(A block of data)
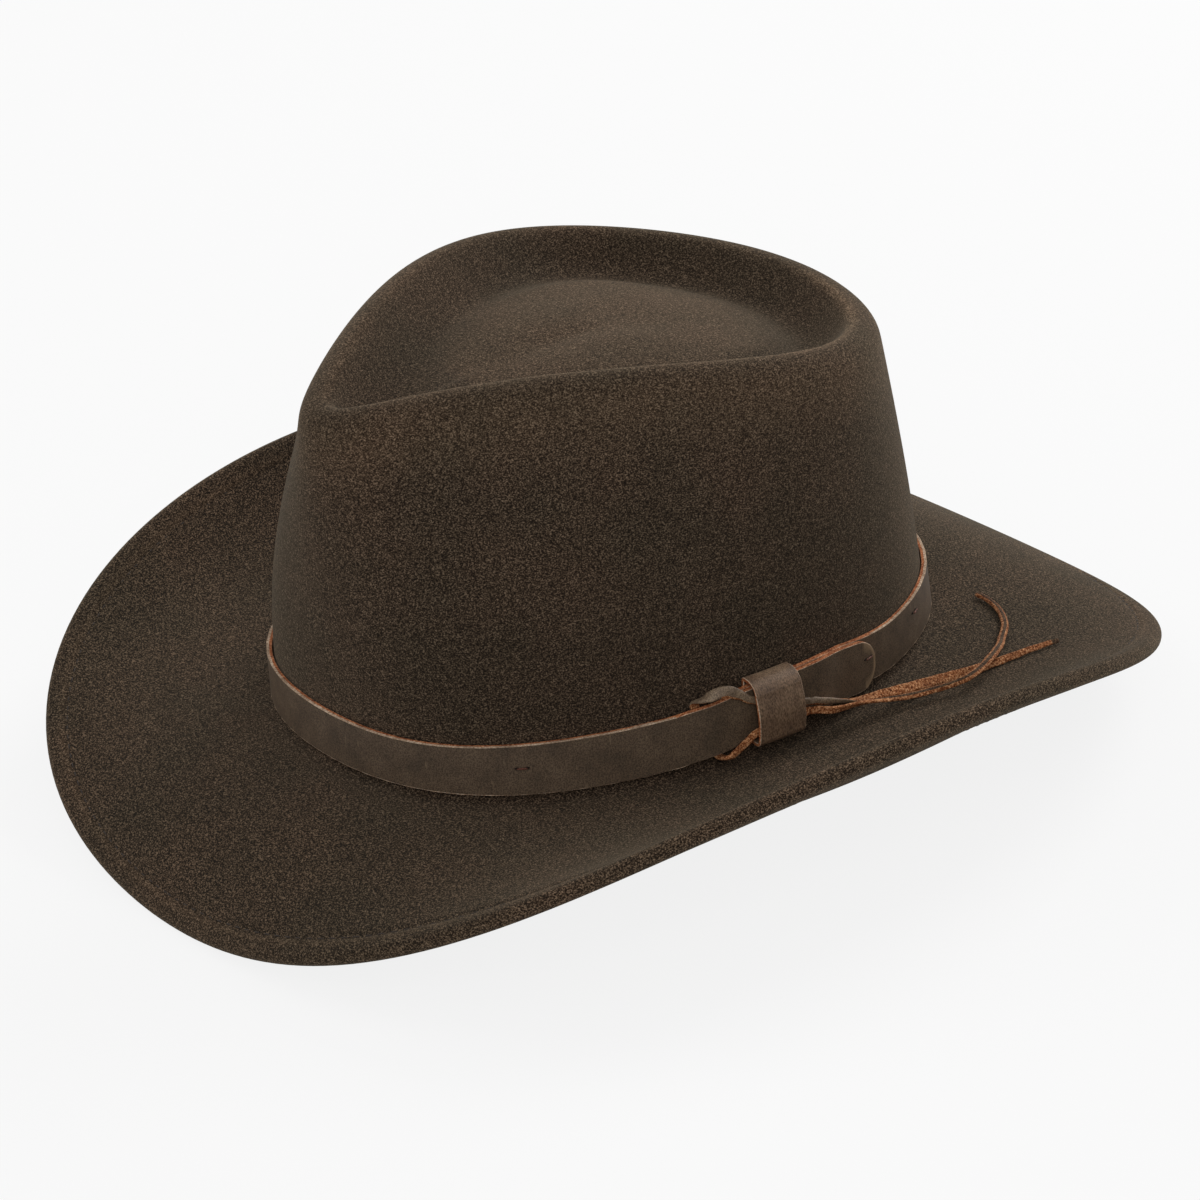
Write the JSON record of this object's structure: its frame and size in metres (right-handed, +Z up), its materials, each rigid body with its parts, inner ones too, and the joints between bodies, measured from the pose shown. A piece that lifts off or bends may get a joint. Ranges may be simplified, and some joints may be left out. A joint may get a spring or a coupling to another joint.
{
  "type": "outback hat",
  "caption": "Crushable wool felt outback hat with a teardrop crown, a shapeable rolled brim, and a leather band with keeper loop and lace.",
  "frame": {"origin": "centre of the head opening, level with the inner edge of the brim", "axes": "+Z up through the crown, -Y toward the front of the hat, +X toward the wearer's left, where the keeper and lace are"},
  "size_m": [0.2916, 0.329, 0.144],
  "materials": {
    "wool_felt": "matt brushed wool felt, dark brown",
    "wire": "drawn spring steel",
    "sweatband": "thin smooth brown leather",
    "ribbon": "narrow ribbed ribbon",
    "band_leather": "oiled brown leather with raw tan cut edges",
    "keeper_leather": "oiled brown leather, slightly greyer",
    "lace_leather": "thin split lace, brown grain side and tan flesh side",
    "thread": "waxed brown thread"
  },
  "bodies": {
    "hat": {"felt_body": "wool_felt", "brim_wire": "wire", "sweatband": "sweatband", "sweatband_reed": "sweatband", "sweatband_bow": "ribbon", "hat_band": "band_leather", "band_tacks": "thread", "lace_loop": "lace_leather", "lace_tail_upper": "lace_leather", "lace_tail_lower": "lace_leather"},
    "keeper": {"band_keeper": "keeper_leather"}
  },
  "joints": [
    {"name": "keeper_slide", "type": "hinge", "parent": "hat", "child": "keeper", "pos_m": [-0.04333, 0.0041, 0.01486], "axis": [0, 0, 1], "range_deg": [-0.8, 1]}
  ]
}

* * *

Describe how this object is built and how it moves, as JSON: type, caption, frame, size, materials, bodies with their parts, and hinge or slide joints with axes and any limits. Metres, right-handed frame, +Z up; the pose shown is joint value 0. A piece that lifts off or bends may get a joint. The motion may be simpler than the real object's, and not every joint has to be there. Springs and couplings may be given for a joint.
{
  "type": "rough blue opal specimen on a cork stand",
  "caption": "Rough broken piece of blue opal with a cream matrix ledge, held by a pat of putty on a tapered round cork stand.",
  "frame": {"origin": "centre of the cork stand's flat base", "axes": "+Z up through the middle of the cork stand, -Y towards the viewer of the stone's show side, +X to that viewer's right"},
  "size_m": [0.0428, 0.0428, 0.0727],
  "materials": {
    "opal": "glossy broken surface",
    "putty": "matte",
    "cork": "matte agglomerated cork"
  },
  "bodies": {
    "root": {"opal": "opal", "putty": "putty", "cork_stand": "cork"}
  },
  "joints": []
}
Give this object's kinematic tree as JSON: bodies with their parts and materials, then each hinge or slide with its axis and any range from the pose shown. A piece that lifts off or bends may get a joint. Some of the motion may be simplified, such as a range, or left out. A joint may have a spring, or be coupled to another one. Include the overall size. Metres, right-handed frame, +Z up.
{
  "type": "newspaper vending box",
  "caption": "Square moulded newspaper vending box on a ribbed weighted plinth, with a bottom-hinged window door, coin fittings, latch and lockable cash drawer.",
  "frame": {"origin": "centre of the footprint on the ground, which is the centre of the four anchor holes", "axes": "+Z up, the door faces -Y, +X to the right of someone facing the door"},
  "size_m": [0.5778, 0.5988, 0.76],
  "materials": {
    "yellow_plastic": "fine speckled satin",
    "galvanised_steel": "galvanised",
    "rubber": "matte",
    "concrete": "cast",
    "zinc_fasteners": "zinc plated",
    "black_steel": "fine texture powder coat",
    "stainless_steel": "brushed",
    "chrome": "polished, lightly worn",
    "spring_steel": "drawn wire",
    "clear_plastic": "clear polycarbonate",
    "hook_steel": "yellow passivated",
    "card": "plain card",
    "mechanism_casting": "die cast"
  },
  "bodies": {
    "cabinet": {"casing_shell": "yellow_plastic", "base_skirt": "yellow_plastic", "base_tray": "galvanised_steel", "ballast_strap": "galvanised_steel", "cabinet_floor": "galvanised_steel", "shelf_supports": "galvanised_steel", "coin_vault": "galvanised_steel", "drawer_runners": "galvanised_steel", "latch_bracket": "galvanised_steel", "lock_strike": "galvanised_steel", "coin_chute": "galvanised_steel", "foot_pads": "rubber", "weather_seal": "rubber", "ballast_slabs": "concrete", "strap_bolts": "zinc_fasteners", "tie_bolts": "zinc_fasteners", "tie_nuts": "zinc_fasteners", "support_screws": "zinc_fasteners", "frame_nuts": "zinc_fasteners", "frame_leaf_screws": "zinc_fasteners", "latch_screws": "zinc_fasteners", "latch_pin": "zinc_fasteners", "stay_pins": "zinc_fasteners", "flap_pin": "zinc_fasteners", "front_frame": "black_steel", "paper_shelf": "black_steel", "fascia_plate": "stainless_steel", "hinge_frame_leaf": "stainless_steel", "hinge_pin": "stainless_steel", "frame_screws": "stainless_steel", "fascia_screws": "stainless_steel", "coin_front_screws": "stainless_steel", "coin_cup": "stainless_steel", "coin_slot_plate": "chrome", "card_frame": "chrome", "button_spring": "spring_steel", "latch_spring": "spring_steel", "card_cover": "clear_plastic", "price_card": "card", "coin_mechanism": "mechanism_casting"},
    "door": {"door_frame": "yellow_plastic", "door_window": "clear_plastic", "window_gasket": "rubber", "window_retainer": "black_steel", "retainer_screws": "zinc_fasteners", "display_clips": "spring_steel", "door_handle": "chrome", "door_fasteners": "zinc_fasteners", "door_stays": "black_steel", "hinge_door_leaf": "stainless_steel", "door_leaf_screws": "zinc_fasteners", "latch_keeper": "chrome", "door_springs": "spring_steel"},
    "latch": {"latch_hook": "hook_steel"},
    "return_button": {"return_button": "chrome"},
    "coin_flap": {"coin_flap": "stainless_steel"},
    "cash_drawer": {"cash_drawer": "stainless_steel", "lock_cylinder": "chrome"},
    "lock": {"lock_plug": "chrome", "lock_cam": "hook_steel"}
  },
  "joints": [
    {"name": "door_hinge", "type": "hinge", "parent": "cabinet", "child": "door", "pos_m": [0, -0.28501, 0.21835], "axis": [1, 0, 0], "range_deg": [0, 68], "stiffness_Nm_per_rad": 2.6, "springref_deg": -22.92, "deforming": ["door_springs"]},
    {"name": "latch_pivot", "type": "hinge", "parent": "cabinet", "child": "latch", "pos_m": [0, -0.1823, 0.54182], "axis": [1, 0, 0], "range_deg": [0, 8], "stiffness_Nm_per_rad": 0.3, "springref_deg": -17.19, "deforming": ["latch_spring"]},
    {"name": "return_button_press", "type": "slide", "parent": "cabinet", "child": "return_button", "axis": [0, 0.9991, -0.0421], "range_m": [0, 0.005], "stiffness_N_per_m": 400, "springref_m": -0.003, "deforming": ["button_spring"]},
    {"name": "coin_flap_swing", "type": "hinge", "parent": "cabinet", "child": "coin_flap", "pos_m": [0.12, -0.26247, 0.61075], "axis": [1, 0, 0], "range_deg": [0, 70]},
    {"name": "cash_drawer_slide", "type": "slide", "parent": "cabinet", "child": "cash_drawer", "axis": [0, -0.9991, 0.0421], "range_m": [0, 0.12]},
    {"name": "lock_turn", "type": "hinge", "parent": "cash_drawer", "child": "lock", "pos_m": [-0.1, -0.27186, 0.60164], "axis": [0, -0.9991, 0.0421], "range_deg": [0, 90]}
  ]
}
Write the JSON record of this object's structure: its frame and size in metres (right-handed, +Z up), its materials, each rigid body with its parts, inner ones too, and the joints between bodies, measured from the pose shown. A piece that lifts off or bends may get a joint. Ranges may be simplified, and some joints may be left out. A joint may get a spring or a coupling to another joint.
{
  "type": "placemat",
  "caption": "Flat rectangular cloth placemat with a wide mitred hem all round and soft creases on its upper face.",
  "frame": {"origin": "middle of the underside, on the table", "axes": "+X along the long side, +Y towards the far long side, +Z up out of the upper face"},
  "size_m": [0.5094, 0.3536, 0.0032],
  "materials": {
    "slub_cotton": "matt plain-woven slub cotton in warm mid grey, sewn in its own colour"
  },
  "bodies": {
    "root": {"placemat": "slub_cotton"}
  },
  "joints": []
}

◆ Task brief: Point out every line holding the string "their" and copy it.

◆ Finished exercise:
Describe how this object is built and how it moves, as JSON: type, caption, frame, size, materials, bodies with their parts, and hinge or slide joints with axes and any limits. Metres, right-handed frame, +Z up; the pose shown is joint value 0. A piece that lifts off or bends may get a joint. The motion may be simpler than the real object's, and not every joint has to be there. Springs and couplings may be given for a joint.
Give this object's kinematic tree as JSON: bodies with their parts and materials, then each hinge or slide with its axis and any range from the pose shown. A piece that lifts off or bends may get a joint. Some of the motion may be simplified, such as a range, or left out. A joint may have a spring, or be coupled to another one. Include the overall size. Metres, right-handed frame, +Z up.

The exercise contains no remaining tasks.